Still, it left me wondering. My son told me of daily morning exercise in a community gym. “That sounds beneficial for all of you. It’s you, your companion, and the other companionship you’re living with?” “Yes, and the two sister missionaries in our district.”
Today is my son’s birthday, and last night a member of the branch where he is serving had the missionaries over for a birthday cake, and very kindly sent me a video of singing and blowing out candles and views all around of that district of four elders and two sisters. It was uplifting to watch.

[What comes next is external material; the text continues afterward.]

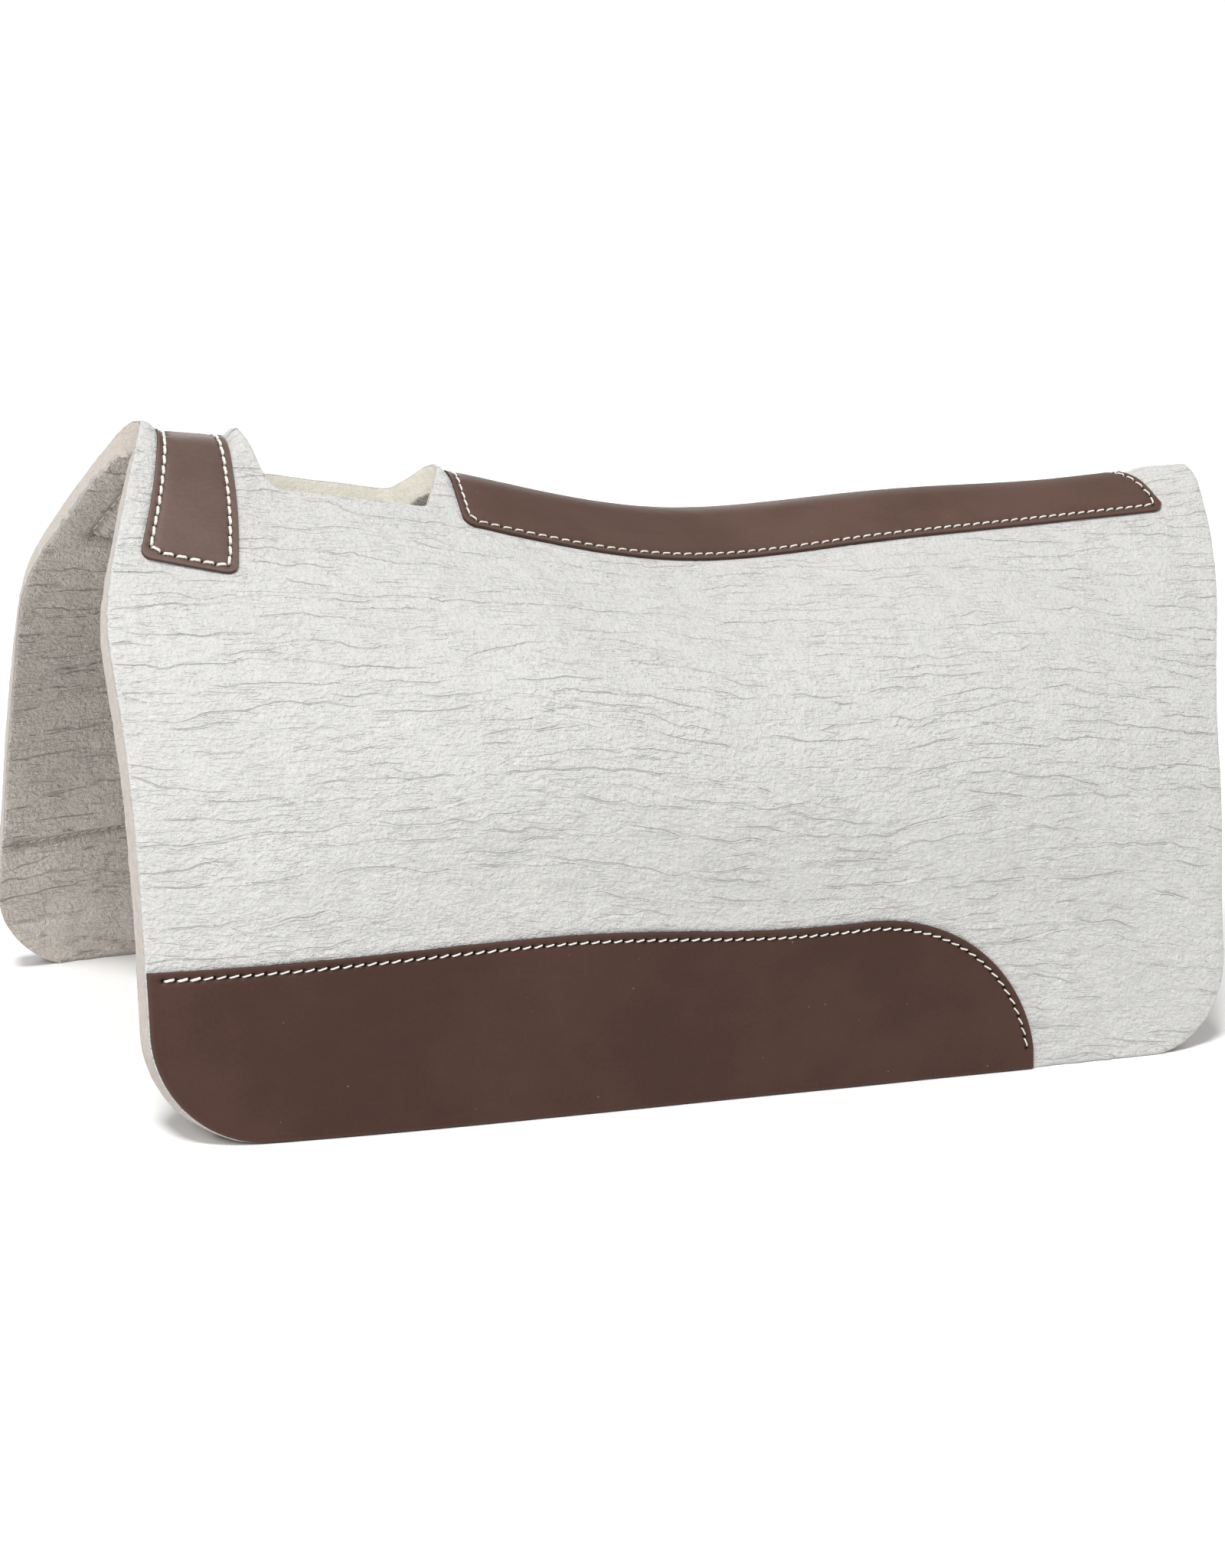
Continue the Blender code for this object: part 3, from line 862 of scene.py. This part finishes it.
FELT_WHITE = (0.672, 0.667, 0.650)
FELT_SHADE = (0.590, 0.585, 0.568)
FELT_CUT = (0.465, 0.41, 0.36)
FELT_CUT_LIGHT = (0.555, 0.50, 0.45)
# Painted light: a lighter cream for the cut rims near the spine, at the top of the pad.
FELT_OPENING_PAINTED_LIGHT = (0.72, 0.70, 0.60)
# The inner face: a warmer tint, and painted lighter than the outer felt as painted light under the arch.
FELT_INSIDE_WARM_PAINTED_LIGHTER = (0.76, 0.69, 0.63)
FELT_INSIDE_WARM_PAINTED_LIGHTER_SHADE = (0.66, 0.60, 0.545)
FELT_YELLOWED = (0.80, 0.745, 0.66)
FELT_SPECK = (0.36, 0.30, 0.24)
# Painted shade drawn along the felt's creases.
FELT_CREASE_PAINTED_SHADE = (0.42, 0.375, 0.33)
# Painted shade in the felt's small pits.
FELT_PIT_PAINTED_SHADE = (0.48, 0.45, 0.41)
# Painted shade in the inner stitch channels.
FELT_GROOVE_PAINTED_SHADE = (0.33, 0.29, 0.26)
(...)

From the Church’s Newsroom site, Pres. Oaks explains:
I think it will increase their time for planning their lives, whether they use their possibility to serve a mission or whether they plan their lives in other directions. It simply increases the options. I also hope that it will reduce the age of marriage. In the time that we have lowered the age for young men and for young women in the past, we’ve seen an increase in people who meet someone in the mission field and marry them, which is perfectly appropriate if it doesn’t start too early in their missionary service. I think it’s part of the Lord’s plan to overcome the tendency of waiting until the late 20s to have a first marriage. I think we will see a reduction in the age of marriages for Latter-day Saints
One note from conversation with my 16-year-old daughter: The word “dating” is no longer a useful label for the paired social activity young men and women should participate in together as prelude to courtship in the near or farther future. It alternatively connotes either being in a relationship or being several decades old-fashionedly out-of-date. Like when Cary Grant in 1959’s “North by Northwest” flirts across the dining car table with Eva Marie Saint, “The moment I meet an attractive woman, I have to start pretending I have no desire to make love to her.” I don’t know of better labels already in use. I think “invites” and “inviting out” may work in place of “dates” and “dating.”